- [Your objective]: Beginning with the first line of the data below, reproduce every line unchanged, ending with the line that holds "index, solid, core)".

## begin

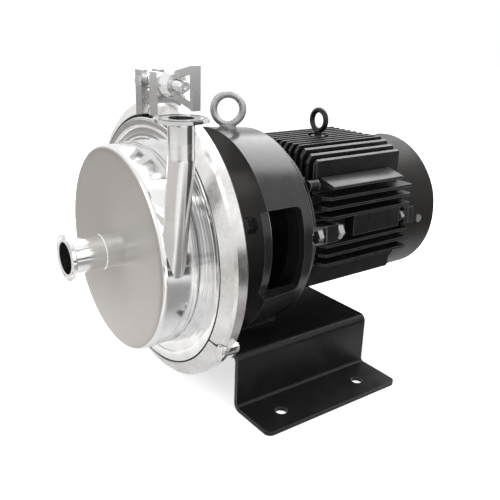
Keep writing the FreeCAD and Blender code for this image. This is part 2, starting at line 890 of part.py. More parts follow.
def vane(index):
    """One vane: a slice of a tube whose centre lies on a circle about the shaft."""
    reach = s.vane_arc_centre
    arc = s.vane_arc_radius

    def arc_angle(radius):
        squares = reach * reach + arc * arc - radius * radius
        return arc_cosine(squares / (2 * reach * arc))

    start = arc_angle(s.vane_inner_radius)
    sweep = arc_angle(s.impeller_radius) - start
    height = s.vane_height + s.shroud_thickness / 2
    turn = formula(FULL_TURN * index) / s.vane_count
    centre = (reach * cosine(turn), shroud_front + s.shroud_thickness / 2, reach * sine(turn))
    solid = doc.addObject("Part::Cylinder", "vane_arc_%d" % index)
    bind(solid, Radius=arc, Height=height, Angle=sweep)
    core = doc.addObject("Part::Cylinder", "vane_core_%d" % index)
    bind(core, Radius=arc - s.vane_thickness, Height=height)
    for item in (solid, core):
        place(item, centre, (("X", QUARTER_TURN), ("Z", turn + HALF_TURN + start)))
    return cut("vane_%d" % index, solid, core)


def make_impeller():
    front = shroud_front - s.impeller_fairing
    corners = [(hub_front, s.impeller_seat_radius), (hub_front, s.impeller_hub_radius)]
    corners += [(front, s.impeller_hub_radius + s.impeller_fairing_tip)]
    corners += [(shroud_front, s.impeller_hub_radius + s.impeller_fairing)]
    corners += [(shroud_front, s.impeller_radius), (shroud_rear, s.impeller_radius)]
    corners += [(shroud_rear, s.impeller_rear_radius), (hub_rear, s.impeller_rear_radius)]
    corners += [(hub_rear, s.impeller_seat_radius)]
    wheel = turned("impeller_wheel", corners)
    vanes = [vane(index) for index in range(count(s.vane_count))]
    node("impeller", fuse("impeller", [wheel] + vanes))


make_impeller()

thread_tip = hub_front - s.shaft_thread_length
nut_tip = hub_front - s.nut_length
node("impeller_nut", turned("impeller_nut", [
    (nut_tip, 0), (nut_tip, s.nut_tip_radius), (nut_tip + s.nut_nose_length, s.nut_radius - s.nut_nose_drop),
    (hub_front - s.nut_skirt, s.nut_radius), (hub_front, s.nut_radius), (hub_front, s.shaft_thread_radius),
    (thread_tip, s.shaft_thread_radius), (thread_tip, 0)]))

# The pump shaft slips over the motor shaft; a key and two set screws carry the drive.
keyway_top = s.motor_shaft_radius - s.key_depth + s.key_height
stub_end = motor_shaft_front - s.stub_reach
sleeve_end = motor_shaft_front + s.sleeve_grip
key_start = motor_shaft_front + s.key_inset
key_end = key_start + s.key_length
set_screw_along = motor_shaft_front + s.set_screw_place
set_screw_foot = s.set_screw_sink - s.sleeve_radius


key_half = s.key_width / 2


def make_pump_shaft():
    corners = [(thread_tip, 0), (thread_tip, s.shaft_thread_radius), (hub_front, s.shaft_thread_radius)]
    corners += [(hub_front, s.impeller_seat_radius), (hub_rear, s.impeller_seat_radius)]
    corners += [(hub_rear, s.stub_radius), (stub_end, s.stub_radius)]
    corners += [(stub_end, s.sleeve_radius - s.sleeve_chamfer)]
    corners += [(stub_end + s.sleeve_chamfer, s.sleeve_radius), (sleeve_end, s.sleeve_radius)]
    corners += [(sleeve_end, s.motor_shaft_radius), (motor_shaft_front, s.motor_shaft_radius)]
    corners += [(motor_shaft_front, 0)]
    body = turned("pump_shaft", corners)
    slot = [(-key_half, 0), (key_half, 0), (key_half, keyway_top), (-key_half, keyway_top)]
    prism(body, Y_NORMAL, key_start, sleeve_end, [slot], cut=True)
    hole = [(0, set_screw_along, s.set_screw_radius)]
    prism(body, Z_NORMAL, -s.sleeve_radius, -s.motor_shaft_radius + s.seal_film, circles=hole, cut=True)
    node("pump_shaft", body)


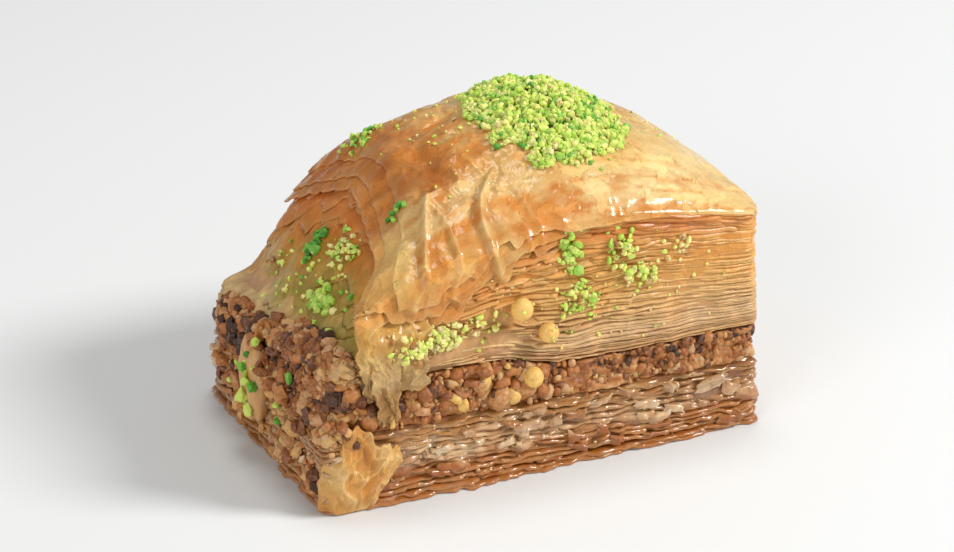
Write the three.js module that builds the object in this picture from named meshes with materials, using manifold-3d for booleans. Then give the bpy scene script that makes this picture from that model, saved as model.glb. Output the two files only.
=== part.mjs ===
// A cut piece of baklava: a syrup-soaked base of pressed pastry leaves, a nut
// filling that runs through, and a tall stack of crisp leaves that domes up
// under a heap of ground pistachio. Millimetres, +Z up. The origin is the
// middle of the footprint on the plate, +X runs along the long cut face from
// left to right, and the long cut face that shows most looks along -Y.

import * as THREE from 'three';
import { mergeVertices } from 'three/addons/utils/BufferGeometryUtils.js';
import Module from 'manifold-3d';

const wasm = await Module();
wasm.setup();

// Driving dimensions

const LENGTH = 50;
const WIDTH = 33;
const HALF_LENGTH = LENGTH / 2;
const HALF_WIDTH = WIDTH / 2;
const LAYER_GAP = 0.3;

const BASE_HEIGHT = 7.6;
const BASE_RISE_LEFT = 0.4;
const NUT_TOP_RIGHT = 11.2;
const NUT_TOP_SWELL = 1.8;
const NUT_TOP_SAG_LEFT = 2.0;

const RIM_HEIGHT = 24.0;
const RIM_SWELL = 2.0;
const RIM_SWELL_CENTRE_X = 6;
const RIM_SWELL_SPREAD = 13;
const DOME_HEIGHT = 7.6;
const DOME_CENTRE = [3, 0.5];
const DOME_REACH_RIGHT = 25.5;
const DOME_REACH_LEFT = 24.0;
const DOME_REACH_SIDE = 17.0;
const DOME_SHOULDER = { along: 2.0, across: 2.2 };
const DOME_FALL = { along: 0.9, across: 0.85 };
const DROOP_START_X = -8;
const DROOP_END_X = -26;
const DROOP_FRONT = 3.8;
const DROOP_BACK = 9.5;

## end

- [Answer for the task]:
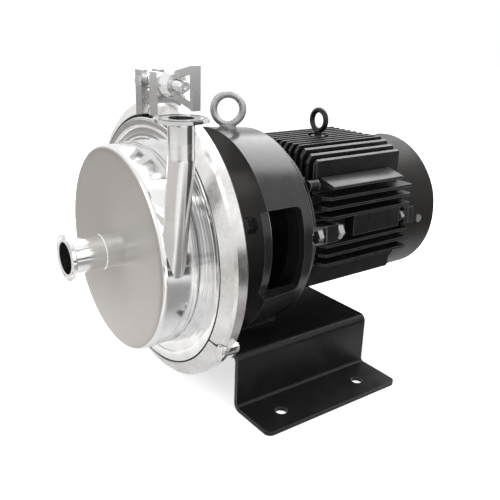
Keep writing the FreeCAD and Blender code for this image. This is part 2, starting at line 890 of part.py. More parts follow.
def vane(index):
    """One vane: a slice of a tube whose centre lies on a circle about the shaft."""
    reach = s.vane_arc_centre
    arc = s.vane_arc_radius

    def arc_angle(radius):
        squares = reach * reach + arc * arc - radius * radius
        return arc_cosine(squares / (2 * reach * arc))

    start = arc_angle(s.vane_inner_radius)
    sweep = arc_angle(s.impeller_radius) - start
    height = s.vane_height + s.shroud_thickness / 2
    turn = formula(FULL_TURN * index) / s.vane_count
    centre = (reach * cosine(turn), shroud_front + s.shroud_thickness / 2, reach * sine(turn))
    solid = doc.addObject("Part::Cylinder", "vane_arc_%d" % index)
    bind(solid, Radius=arc, Height=height, Angle=sweep)
    core = doc.addObject("Part::Cylinder", "vane_core_%d" % index)
    bind(core, Radius=arc - s.vane_thickness, Height=height)
    for item in (solid, core):
        place(item, centre, (("X", QUARTER_TURN), ("Z", turn + HALF_TURN + start)))
    return cut("vane_%d" % index, solid, core)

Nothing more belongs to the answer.